7. News From Our Water Cooler:  Facilitation Made Easy

There’s no doubt that a skilled facilitator can help a group perform at a higher level, but great outcomes from a group discussion also depend on the participants. Last week we had occasion to see this in action with about 14 board members and senior staff interacting in a planning session to develop priorities for a four-year workplan.

All participants contributed ideas, concerns, analysis, insights and different points of view, but three of them particularly helped the person at the front of the room trying to manage process:

  • One participant showed by example that she had come prepared – her homework done, notes ready – and presented her points with an enthusiastic sense of fun, which did much for the tone of the discussion.
  • Another waited for the right moment to name the “elephant in the room” – a delicate situation that no one really wanted to deal with.
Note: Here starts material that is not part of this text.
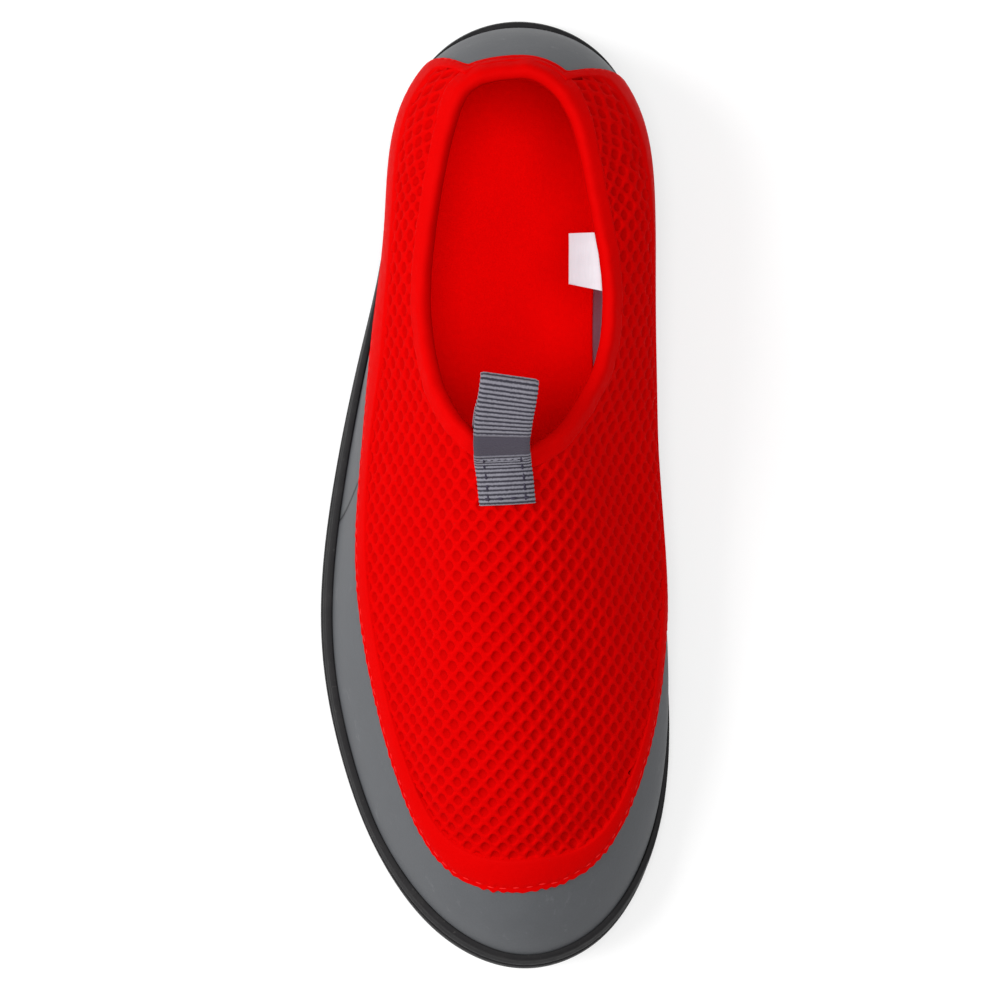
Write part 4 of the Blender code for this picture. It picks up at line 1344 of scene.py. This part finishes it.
def build_mesh(sizes, colours):
    """The air mesh: staggered rows of pits between soft strands, one sheet laid over the foot."""
    sheet = cloth()

    def on_cloth(u, v, height):
        """Points on the sheet, tucked in where it runs under the collar."""
        under = -sheet.sample(sheet.limits, u, v)[..., 1]
        return sheet.lift(u, v, height - MESH_TUCK * smooth_step(*TUCK_UNDER, under))

    across, along = sizes.hole_pitch, sizes.row_pitch
    rows = np.arange(math.ceil(sheet.v[0] / along), math.floor(sheet.v[-1] / along))
    columns = np.arange(-PIT_COLUMNS, PIT_COLUMNS + 1)
    row, column = np.meshgrid(rows, columns, indexing="ij")
    u = (column + 0.5 * (row % 2)) * across
    v = row * along
    limits = sheet.sample(sheet.limits, u, v)
    keep = limits[..., 0] > sizes.band_width - MESH_UNDER_BAND
    keep &= limits[..., 1] > -MESH_UNDER_COLLAR
    u, v = u[keep], v[keep]
    short = (along**2 - across**2 / 4) / (2 * along)
    corners = np.array([
        (0.5 * across, -short), (0.5 * across, short), (0, along - short),
        (-0.5 * across, short), (-0.5 * across, -short), (0, short - along),
    ])
    edge = np.empty((PIT_CORNERS, 2))
    edge[0::2] = corners
    edge[1::2] = (corners + np.roll(corners, -1, 0)) / 2
    angle = np.arctan2(edge[:, 1] / along, edge[:, 0] / across * 1.15)
    ring = np.column_stack((np.cos(angle) * sizes.hole_width / 2, np.sin(angle) * sizes.hole_length / 2))
    random = np.random.default_rng(PIT_SEED)
    count = len(u)
    sway = random.normal(0, PIT_SWAY, (count, 1, 2))
    grow = random.uniform(*PIT_GROWTH, (count, 1, 1))
    middle = np.stack((u, v), -1)[:, None, :]
    outer = middle + edge
    inner = [middle + sway + ring * grow * size for size in PIT_SIZES]
    keys = np.stack((np.rint(outer[..., 0] / (across / 4)), np.rint(outer[..., 1] / (along / 8))), -1)
    _, first, back = np.unique(keys.reshape(-1, 2), axis=0, return_index=True, return_inverse=True)
    back = back.reshape(count, PIT_CORNERS)
    shared = outer.reshape(-1, 2)[first]
    lift = PIT_HEIGHTS[0] + random.normal(0, STRAND_UNEVEN, len(shared))
    points = [on_cloth(shared[:, 0], shared[:, 1], lift)]
    marks = [np.zeros(len(shared))]
    index = [back]
    total = len(shared)
    # Each ring carries its share of the pits' painted shade in the pit mark
    for ring_points, height, pit in zip(inner[:3], PIT_HEIGHTS[1:4], PIT_SHADE_AMOUNTS[1:4]):
        flat = ring_points.reshape(-1, 2)
        points.append(on_cloth(flat[:, 0], flat[:, 1], np.full(len(flat), height)))
        marks.append(np.full(len(flat), pit))
        index.append(np.arange(len(flat)).reshape(count, PIT_CORNERS) + total)
        total += len(flat)
    flat = inner[3][:, 0]
    points.append(on_cloth(flat[:, 0], flat[:, 1], np.full(count, PIT_HEIGHTS[4])))
    marks.append(np.full(count, PIT_SHADE_AMOUNTS[4]))
    centre = np.arange(count) + total
    faces = []
    for near, far in zip(index, index[1:]):
        quads = np.stack((near, np.roll(near, -1, 1), np.roll(far, -1, 1), far), -1)
        faces += quads.reshape(-1, 4).tolist()
    last = index[-1]
    fans = np.stack((last, np.roll(last, -1, 1), np.repeat(centre[:, None], PIT_CORNERS, 1)), -1)
    faces += fans.reshape(-1, 3).tolist()
    new_piece(
        "air_mesh", np.concatenate(points), faces, red_mesh(colours.red), "mesh",
        marks={"pit": np.concatenate(marks)}, closed=False,
    )


def build_border(sizes, colours):
    """The smooth band that edges the mesh and laps over the grey, and its stitches."""
    last = form(BAND_RIBS)
    border = last.border
    girth = running_length(last.at(border))[:-1]
    random = np.random.default_rng(BAND_SEED)
    scallop = np.zeros(last.count)
    turn = girth / girth[-1] * 2 * math.pi
    for waves, size in BAND_WAVES:
        scallop += size * np.sin(waves * turn + random.uniform(0, 6.28))
    rear = 1 - smooth_step(0.0, 0.012, last.collar_low - border)
    edge = -BAND_LAP + scallop * (1 - rear)
    sections = []

    def across(share):
        """How far above the grey's edge, and up the ribs, a share of the band's width lies."""
        offset = edge * (1 - share) + sizes.band_width * last.band * share
        return offset, np.minimum(border + offset, last.collar_low + BAND_UNDER_COLLAR * share)

    shares = np.concatenate((np.linspace(0, 0.12, 5), np.linspace(0.16, 0.88, 15), np.linspace(0.92, 1, 5)))
    for share in shares:
        offset, distance = across(share)
        from_edge = offset - edge
        puff = BAND_PROUD + BAND_PUFF * math.sin(math.pi * share) ** 0.6
        from_stitch = (from_edge - BAND_STITCH_FROM_EDGE) / BAND_STITCH_DIP_WIDTH
        puff = puff - BAND_STITCH_DIP * np.exp(-(from_stitch**2))
        roll_in = smooth_step(0.90, 1.0, share) * BAND_CORE
        low = smooth_step(0.0, 0.0006, from_edge)
        depth = BAND_EDGE_DEPTH * (1 - low) - puff * low + roll_in
        depth = depth + rear * BAND_REAR_DEPTH
        sections.append(last.at(distance, depth))
    for share in (1.0, 0.7, 0.35, 0.12, 0.0):
        depth = BAND_BACK_DEPTH + BAND_CORE * smooth_step(0.1, 0.3, share)
        sections.append(last.at(across(share)[1], depth))
    band = red_cloth("red_smooth_band", colours.red, 0.0004, 0.05, 0.55)
    round_piece("border_band", sections, band, "mesh")
    row = np.minimum(border + edge + BAND_STITCH_FROM_EDGE, last.collar_low)
    run = last.at(row, -BAND_THREAD_LIFT + BAND_THREAD_SINK * rear)
    stitches(
        "border_stitches", [np.concatenate((run, run[:1]))], thread(*BAND_THREAD), "mesh",
        Pitch=sizes.stitch_pitch, Length=0.0022, Thickness=0.00042, Seed=3,
    )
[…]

That helped clear a log jam.
  • One was willing to respectfully disagree with prevailing thought in the group, ensuring that a natural tendency to “be nice” didn’t trump a considered look at both sides of an issue.

We always appreciate compliments on our facilitation technique, but are mindful that it takes the whole room to help a group do its best thinking together. The contributions of those three participants were very much part of the “facilitation”.


8. Closing Thought

“Good judgment comes from experience, and often experience comes from bad judgment.”